(Extracted records)
=-=-=-=-=
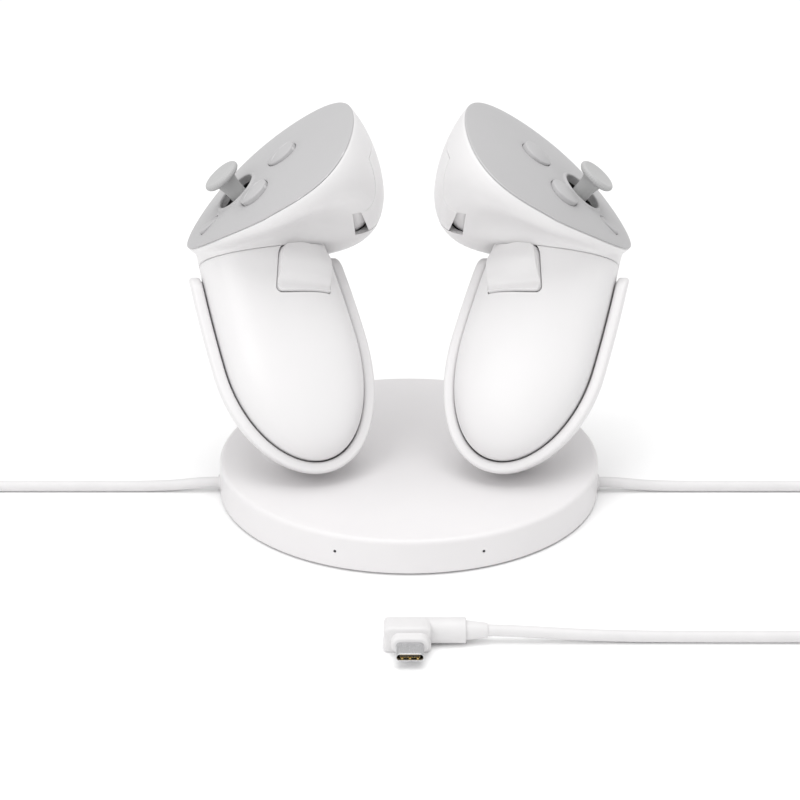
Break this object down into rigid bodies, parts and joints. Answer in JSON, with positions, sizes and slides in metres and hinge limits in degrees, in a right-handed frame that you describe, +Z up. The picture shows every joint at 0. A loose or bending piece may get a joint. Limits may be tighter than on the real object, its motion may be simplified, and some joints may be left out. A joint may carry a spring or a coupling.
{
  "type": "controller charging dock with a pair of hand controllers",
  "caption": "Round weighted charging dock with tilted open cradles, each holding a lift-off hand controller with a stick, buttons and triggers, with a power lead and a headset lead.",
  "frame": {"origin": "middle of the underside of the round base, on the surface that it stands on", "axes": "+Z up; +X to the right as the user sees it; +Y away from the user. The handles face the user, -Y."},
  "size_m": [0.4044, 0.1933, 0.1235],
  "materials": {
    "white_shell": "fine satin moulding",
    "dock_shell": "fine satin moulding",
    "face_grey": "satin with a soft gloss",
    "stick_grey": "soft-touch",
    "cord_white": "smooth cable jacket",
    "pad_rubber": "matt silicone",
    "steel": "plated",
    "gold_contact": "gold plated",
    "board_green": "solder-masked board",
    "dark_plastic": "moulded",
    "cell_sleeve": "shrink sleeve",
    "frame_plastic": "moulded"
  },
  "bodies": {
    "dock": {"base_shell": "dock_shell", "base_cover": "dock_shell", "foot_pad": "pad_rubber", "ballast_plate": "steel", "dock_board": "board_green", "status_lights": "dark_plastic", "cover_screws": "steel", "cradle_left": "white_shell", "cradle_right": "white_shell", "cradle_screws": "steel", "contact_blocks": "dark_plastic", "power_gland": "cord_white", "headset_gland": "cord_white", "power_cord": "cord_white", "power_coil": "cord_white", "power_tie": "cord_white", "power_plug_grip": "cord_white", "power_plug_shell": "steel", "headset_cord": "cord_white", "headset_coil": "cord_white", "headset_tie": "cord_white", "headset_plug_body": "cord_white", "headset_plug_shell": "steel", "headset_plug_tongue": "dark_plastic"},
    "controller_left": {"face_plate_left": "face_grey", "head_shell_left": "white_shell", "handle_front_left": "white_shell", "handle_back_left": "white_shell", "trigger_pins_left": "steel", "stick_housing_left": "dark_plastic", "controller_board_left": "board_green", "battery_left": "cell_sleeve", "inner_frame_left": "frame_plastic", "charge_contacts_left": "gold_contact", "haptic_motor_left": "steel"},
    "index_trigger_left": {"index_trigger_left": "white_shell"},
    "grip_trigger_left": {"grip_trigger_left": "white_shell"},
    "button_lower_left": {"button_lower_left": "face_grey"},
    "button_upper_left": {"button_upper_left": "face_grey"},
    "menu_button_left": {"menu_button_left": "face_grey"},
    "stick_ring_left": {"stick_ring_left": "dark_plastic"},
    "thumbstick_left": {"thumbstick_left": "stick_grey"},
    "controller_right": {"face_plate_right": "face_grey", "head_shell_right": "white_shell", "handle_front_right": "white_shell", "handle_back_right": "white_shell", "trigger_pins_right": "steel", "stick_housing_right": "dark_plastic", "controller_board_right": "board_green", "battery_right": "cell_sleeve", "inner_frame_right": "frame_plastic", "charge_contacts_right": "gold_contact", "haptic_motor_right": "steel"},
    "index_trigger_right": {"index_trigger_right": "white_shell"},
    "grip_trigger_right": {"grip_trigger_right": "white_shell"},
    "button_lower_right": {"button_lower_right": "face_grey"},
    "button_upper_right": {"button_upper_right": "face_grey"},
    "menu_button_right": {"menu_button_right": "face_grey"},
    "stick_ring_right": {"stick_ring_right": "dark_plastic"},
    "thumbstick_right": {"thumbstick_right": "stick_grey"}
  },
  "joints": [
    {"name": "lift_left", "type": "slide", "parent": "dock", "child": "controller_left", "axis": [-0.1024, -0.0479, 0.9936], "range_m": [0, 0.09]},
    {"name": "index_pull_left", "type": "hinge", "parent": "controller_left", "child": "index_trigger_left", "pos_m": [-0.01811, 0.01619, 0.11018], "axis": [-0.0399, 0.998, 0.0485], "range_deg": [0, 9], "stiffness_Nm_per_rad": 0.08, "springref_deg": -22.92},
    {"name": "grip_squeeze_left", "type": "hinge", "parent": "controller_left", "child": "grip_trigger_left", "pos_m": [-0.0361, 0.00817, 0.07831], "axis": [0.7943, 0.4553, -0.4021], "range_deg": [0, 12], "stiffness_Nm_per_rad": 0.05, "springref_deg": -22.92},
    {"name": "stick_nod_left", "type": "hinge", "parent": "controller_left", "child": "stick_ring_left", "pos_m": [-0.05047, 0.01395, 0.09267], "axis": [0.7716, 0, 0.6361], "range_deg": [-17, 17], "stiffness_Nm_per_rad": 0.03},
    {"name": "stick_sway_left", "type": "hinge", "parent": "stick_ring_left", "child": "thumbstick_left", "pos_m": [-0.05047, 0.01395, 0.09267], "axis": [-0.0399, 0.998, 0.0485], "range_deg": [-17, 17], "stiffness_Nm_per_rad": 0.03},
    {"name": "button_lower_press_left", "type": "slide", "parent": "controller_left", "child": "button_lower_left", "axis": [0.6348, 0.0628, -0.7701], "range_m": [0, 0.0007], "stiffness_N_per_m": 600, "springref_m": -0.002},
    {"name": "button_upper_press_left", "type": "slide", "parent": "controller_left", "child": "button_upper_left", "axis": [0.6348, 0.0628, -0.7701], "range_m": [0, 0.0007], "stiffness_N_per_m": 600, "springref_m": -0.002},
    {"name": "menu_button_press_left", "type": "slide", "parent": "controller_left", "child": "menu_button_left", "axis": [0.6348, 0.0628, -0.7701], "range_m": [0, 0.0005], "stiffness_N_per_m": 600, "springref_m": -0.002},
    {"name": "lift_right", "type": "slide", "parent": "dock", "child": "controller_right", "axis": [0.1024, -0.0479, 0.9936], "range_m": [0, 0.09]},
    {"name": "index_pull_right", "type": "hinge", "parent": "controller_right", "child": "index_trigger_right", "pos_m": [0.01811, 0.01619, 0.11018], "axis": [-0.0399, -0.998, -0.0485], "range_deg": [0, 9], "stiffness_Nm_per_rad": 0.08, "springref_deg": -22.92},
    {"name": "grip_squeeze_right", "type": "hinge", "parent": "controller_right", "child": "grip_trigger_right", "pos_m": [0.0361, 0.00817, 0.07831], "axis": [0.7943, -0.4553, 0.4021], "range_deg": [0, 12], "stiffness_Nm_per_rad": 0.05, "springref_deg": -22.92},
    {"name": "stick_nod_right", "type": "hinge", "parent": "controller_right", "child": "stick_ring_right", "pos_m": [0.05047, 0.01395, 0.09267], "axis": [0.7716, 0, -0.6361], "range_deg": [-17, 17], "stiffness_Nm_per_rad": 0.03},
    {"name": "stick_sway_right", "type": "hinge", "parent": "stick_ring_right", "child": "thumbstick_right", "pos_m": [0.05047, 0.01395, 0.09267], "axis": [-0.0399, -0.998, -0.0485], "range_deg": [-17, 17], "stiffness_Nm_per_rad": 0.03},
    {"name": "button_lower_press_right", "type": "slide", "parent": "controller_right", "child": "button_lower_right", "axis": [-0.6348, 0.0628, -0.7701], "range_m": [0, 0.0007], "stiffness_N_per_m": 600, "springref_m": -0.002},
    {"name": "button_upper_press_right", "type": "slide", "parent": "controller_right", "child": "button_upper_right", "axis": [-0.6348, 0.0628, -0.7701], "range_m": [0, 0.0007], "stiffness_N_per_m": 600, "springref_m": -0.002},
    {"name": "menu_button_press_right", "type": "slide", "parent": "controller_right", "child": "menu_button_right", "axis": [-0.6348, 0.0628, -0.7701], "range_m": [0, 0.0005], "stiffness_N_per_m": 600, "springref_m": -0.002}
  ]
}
=-=-=-=-=
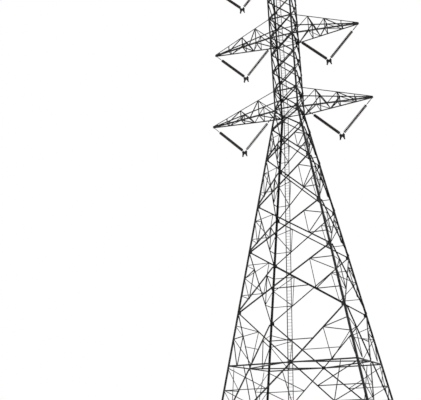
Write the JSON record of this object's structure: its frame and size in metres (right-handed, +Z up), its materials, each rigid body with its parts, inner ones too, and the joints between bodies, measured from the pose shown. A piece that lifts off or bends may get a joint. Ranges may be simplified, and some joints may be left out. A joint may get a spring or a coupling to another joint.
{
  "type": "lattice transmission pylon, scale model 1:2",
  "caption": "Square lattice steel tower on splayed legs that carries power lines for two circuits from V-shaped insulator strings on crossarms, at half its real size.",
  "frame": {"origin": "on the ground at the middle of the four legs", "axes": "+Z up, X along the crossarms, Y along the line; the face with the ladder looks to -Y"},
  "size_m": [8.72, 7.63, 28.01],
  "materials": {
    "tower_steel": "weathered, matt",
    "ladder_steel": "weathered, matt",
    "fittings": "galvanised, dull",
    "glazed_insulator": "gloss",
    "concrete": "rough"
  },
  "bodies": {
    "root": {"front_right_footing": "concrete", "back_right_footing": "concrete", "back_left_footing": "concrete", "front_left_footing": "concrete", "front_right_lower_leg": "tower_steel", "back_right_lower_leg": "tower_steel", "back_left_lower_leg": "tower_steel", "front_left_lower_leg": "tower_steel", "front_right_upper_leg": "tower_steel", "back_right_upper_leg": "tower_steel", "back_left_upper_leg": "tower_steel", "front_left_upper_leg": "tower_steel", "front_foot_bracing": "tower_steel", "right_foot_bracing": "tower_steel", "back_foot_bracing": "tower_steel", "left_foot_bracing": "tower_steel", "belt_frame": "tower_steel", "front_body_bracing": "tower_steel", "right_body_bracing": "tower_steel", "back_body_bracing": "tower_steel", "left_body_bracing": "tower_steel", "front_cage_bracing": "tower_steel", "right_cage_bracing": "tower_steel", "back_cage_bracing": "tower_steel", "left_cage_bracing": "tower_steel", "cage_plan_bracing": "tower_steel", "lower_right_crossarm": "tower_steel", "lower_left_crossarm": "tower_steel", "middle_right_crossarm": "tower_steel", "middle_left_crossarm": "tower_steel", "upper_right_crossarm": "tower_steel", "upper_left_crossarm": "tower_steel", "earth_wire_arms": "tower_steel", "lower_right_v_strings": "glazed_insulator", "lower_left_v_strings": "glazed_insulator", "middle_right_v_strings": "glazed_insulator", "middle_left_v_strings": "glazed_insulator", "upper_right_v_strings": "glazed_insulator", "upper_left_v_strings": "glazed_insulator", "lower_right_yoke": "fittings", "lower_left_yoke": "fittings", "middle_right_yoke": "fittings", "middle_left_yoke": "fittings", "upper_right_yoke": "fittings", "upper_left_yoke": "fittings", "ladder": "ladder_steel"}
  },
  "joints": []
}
=-=-=-=-=
Show every line above in which the word "from" occurs.

  "frame": {"origin": "middle of the underside of the round base, on the surface that it stands on", "axes": "+Z up; +X to the right as the user sees it; +Y away from the user. The handles face the user, -Y."},
Write the JSON record of this object's structure: its frame and size in metres (right-handed, +Z up), its materials, each rigid body with its parts, inner ones too, and the joints between bodies, measured from the pose shown. A piece that lifts off or bends may get a joint. Ranges may be simplified, and some joints may be left out. A joint may get a spring or a coupling to another joint.
  "caption": "Square lattice steel tower on splayed legs that carries power lines for two circuits from V-shaped insulator strings on crossarms, at half its real size.",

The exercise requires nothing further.